Сванидзе: Скажу сейчас. Ведь немцы так хотели объединиться, этот народ так хотел слиться воедино снова после нескольких десятилетий разлуки, страшной совершенно. Ну конечно, кто же удержит их теперь, не удержать — все! Но давайте не вступайте в НАТО, выведите американские войска, так же как наши выводят войска. Вот почему это не было оговорено? Почему мы не использовали этот момент? Чуть позже уже было поздно торговаться. А тогда можно было. Почему этого не стали делать?
Вороненкова: Мне кажется, в том момент у Михаила Сергеевича Горбачева вообще не было группы хороших советников-германистов. Потому что проигрыши, которые были, они были действительно. Тут мы должны признаться. С какими-то моментами и я не согласна. Тут могли только эксперты сказать свое слово и предложить другие варианты. Вот Вы говорите, были ли еще варианты…
Сванидзе: Извините, Галина Федоровна, для того, чтобы торговаться по поводу НАТО, там было достаточно квалифицированных… мало того, когда я сказал, что не торговались, я был не совсем прав. Плохо торговались. Торговля шла, но она шла слабо. Не продавили эту тему, хотя в тот момент могли продавить. Потому что если бы немцам сказали: «Объединяйтесь, ребята, но в НАТО вы не входите», согласились бы немцы.
Орлов: Нет.
Сванидзе: И американцы бы согласились.
Вороненкова: Вы говорите абсолютно правильно, потому что когда речь шла о первом этапе, о том, что будет крон-принц возглавлять ГДР, я имею в виду Эгона Кренца, то немецкая сторона могла предложить большие деньги за это. Потом мы это проиграли. Это надо спрашивать дипломатов, почему так произошло.

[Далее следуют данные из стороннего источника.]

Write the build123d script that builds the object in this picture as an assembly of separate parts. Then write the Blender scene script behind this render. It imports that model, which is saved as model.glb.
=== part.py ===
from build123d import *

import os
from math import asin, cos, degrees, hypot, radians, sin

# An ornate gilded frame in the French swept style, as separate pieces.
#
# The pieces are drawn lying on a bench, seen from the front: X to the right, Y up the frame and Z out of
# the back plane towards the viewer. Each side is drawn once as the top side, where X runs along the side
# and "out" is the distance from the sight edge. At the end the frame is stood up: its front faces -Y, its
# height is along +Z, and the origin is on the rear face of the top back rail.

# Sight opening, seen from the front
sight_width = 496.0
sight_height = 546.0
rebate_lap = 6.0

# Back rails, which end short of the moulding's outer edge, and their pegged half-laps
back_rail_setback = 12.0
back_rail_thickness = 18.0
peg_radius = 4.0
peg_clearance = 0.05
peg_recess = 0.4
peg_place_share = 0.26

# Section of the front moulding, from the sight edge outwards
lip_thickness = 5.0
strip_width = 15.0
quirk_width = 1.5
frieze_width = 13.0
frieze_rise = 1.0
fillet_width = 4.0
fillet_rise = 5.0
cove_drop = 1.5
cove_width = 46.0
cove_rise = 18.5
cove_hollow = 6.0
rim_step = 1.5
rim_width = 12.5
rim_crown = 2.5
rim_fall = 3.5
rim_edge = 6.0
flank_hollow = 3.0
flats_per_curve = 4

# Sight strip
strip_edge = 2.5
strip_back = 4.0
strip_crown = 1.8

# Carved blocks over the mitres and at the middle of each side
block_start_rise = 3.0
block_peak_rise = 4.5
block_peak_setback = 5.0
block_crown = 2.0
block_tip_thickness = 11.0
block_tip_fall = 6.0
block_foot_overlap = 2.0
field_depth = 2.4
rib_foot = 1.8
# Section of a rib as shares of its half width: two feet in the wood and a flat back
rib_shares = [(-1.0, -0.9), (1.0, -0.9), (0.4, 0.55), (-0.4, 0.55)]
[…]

Орлов: Я хотел бы обратить внимание на другую сторону этой проблемы. Ведь речь шла не просто о торговле. Сколько дадите или не дадите, вступать или не вступать. Речь шла о том, что лучше для Советского Союза того времени — нейтральная Германия или Германия, входящая в блок демократических государств, которые влияют на поведение этой Германии в случае ее всевозможных внешнеполитических акций. Шеварднадзе в то время предлагал нейтральную Германию, но возобладала точка зрения, и с моей точки зрения правильная точка зрения, что оставлять в центре Европы огромную страну с неудовлетворенными потребностями, с неудовлетворенным самоутверждением — это возвращаться, если хотите, в ситуацию Версальского договора после Первой Мировой войны. И я думаю, что такой разговор состоялся. Согласны на вступление в НАТО, но с определенными оговорками, что на территории бывшей ГДР не будут размещены войска НАТО. Не будет размещено ядерное оружие, и так далее. Вот так на деле происходила эта ситуация. А потом не забывайте, торговаться Советскому Союзу в 90-ом году с его огромными проблемами, с его огромными долгами было очень и очень тяжело.

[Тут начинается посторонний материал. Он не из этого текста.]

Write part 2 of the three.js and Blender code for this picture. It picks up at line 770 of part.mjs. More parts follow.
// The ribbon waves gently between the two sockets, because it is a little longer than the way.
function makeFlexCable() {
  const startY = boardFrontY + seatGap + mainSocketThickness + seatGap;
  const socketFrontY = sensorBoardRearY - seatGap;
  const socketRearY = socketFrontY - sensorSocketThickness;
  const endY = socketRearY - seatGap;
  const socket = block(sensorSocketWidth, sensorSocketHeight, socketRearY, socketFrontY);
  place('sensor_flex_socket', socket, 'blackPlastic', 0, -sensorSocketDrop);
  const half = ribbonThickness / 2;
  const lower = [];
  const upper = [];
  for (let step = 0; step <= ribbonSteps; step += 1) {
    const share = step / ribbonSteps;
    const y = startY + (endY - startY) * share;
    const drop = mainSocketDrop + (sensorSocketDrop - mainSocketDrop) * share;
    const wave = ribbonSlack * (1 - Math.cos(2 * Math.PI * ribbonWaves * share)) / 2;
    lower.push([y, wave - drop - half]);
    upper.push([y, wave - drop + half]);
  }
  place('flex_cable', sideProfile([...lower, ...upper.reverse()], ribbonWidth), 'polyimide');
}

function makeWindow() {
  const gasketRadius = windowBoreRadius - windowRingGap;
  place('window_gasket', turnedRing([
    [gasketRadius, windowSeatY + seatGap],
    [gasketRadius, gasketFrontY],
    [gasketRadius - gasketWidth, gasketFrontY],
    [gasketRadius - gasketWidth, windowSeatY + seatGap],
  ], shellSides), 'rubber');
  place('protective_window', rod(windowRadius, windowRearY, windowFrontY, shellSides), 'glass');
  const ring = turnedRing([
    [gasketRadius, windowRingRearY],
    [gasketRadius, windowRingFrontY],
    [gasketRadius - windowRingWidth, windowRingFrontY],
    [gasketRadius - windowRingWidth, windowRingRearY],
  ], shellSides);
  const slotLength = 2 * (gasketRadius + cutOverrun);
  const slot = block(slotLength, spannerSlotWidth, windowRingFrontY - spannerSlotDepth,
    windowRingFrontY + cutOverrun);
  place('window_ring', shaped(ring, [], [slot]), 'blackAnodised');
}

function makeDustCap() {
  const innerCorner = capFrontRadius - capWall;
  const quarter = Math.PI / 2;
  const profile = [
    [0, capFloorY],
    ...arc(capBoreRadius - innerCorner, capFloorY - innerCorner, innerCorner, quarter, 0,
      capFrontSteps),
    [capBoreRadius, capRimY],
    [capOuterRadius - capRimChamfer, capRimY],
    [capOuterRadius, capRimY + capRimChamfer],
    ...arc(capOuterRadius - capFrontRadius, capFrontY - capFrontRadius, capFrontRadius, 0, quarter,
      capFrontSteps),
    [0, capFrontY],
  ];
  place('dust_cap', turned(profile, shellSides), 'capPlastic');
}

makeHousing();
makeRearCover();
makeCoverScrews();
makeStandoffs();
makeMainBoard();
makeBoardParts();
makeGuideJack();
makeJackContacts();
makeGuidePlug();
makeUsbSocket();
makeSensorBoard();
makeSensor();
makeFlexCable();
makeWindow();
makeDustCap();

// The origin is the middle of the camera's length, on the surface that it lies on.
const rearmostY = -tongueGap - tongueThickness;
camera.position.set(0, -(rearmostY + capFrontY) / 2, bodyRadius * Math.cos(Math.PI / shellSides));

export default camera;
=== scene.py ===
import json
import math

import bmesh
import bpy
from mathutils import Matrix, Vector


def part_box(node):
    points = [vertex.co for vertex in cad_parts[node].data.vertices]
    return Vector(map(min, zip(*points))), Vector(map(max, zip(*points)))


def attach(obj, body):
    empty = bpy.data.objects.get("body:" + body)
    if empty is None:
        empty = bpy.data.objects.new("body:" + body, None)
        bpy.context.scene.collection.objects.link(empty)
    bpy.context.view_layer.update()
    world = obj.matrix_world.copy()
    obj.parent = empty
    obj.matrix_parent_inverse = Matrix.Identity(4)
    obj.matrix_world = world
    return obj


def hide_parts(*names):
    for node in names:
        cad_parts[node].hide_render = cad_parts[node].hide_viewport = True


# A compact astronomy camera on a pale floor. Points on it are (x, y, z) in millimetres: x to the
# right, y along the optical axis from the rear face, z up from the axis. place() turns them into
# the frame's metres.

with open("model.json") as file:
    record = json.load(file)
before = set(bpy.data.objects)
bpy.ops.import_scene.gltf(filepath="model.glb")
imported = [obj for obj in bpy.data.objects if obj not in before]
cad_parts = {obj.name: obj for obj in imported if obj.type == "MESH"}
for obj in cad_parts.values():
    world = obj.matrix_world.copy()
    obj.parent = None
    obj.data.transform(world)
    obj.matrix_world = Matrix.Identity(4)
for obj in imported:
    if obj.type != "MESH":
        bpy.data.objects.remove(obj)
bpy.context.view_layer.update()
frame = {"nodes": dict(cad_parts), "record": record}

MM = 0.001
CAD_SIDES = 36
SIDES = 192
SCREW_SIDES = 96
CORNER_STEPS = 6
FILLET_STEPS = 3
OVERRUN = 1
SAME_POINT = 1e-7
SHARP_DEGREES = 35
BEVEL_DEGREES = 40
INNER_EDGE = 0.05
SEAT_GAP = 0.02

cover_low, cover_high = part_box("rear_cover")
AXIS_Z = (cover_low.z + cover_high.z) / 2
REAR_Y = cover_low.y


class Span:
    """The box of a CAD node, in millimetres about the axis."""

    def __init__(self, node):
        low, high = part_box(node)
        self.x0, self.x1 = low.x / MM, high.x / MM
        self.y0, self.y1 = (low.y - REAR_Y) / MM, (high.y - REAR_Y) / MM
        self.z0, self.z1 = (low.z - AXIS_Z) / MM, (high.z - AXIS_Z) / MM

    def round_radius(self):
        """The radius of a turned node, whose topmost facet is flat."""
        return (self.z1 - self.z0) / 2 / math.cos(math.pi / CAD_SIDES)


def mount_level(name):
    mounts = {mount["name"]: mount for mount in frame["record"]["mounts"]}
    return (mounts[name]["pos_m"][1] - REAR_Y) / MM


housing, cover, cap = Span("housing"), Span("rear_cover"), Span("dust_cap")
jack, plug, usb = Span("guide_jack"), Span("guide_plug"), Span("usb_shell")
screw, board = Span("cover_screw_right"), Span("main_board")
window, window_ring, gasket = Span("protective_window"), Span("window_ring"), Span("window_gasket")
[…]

Млечин: Ваша честь, позвольте, я уточню, поскольку Вы задали этот вопрос совершенно справедливо.
Сванидзе: Это ключевой вопрос.
Млечин: Руководители Западной Германии и Соединенных Штатов пообещали непродвижение НАТО на восток.
Сванидзе: И обманули.
Млечин: Я Вам процитирую, что было. 31-го января 90-го года Геншер выступал публично и сказал: «Не будет расширения НАТО на восток». 9-го февраля, через 10 дней, в Москве находится госсекретарь Бейкер (Джеймс), и он говорит Горбачеву, что если вы соглашаетесь на то, что Германия будет членом НАТО, а другой вариант невозможен, то не будет продвижения НАТО на восток. На следующий день то же самое в беседе с Шеварднадзе, у меня даже есть точное время этой беседы, между 4-мя и 6.30-ю вечера Геншер беседует с Шеварднадзе и говорит: «Мы понимаем, что членство объединенной Германии в НАТО рождает сложные вопросы, для нас вещь ясна — НАТО не станет расширяться на восток». Вопрос стоит вот какой, и какую претензию предъявляют Горбачеву и Шеварднадзе: почему вы это не записали в документ? А как тогда, в начале 90-го года можно было записать в документ, что НАТО не будет расширяться на восток, если Прибалтика еще входила в состав Советского Союза. Еще же существует Советский Союз, еще не распущен даже Варшавский Договор. Вот почему не записали это на бумаге. Но их обещание было временным, конечно.